Though his research focuses on the Edo period, Professor Vaporis is deeply interested in the entire range of Japanese history and teaches his courses from an East Asian or comparative context. Author of Breaking Barriers: Travel and the State in Early Modern Japan; Tour of Duty: Samurai, Military Service in Edo and the Culture of Early Modern Japan; Voices of the Shogun's Age: Contemporary Accounts of Daily Life in Tokugawa, Japan, 1603-1868 and (pre-press) Sword and Brush: Portraits of Samurai Life in Tokugawa Japan and Encyclopedia of the Samurai, he also remains fascinated by contemporary Japan.

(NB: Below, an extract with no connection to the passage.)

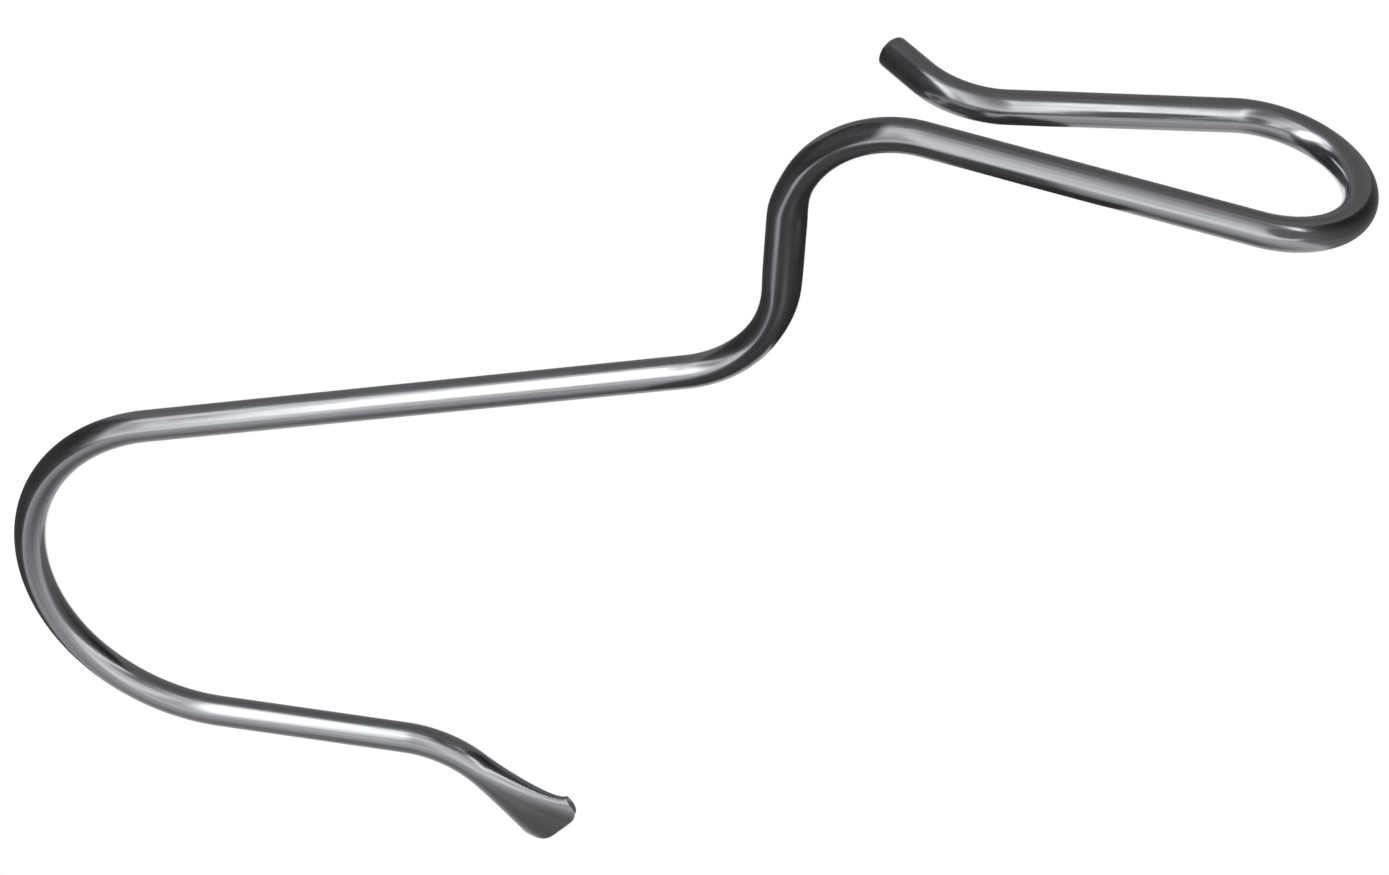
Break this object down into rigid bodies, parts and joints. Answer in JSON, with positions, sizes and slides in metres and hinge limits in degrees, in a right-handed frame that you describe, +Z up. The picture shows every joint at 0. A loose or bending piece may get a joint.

He has received numerous fellowships for research in Japanese history including a Fulbright Scholar's Award and an NEH Fellowship for College Teachers. Having received his Ph.D. from Princeton's East Asian Studies department, he taught for a year in Princeton's History department before beginning his teaching career at UMBC in 1989. He has had visiting appointments at The Johns Hopkins University and University of Pennsylvania, was appointed the 2013-2016 UMBC Presidential Research Professor and recently selected for the ASIANetwork's Speakers Bureau, 2017-19.
He frequently conducts workshops in Japanese history for teachers and museum docents, three-day courses on contemporary Japanese and Asian history for various U.S. government agencies and served as a writer-consultant for the National Geographic Museum (in Washington, D.C.) exhibit "Samurai: The Warrior Transformed" (2012).
Vaporis first traveled to Japan in 1978, and has continued to travel there almost yearly. He has lived in a number of different cities across the country — Tokyo, Kyoto, Kochi, Hiroshima — for a total of roughly seven years.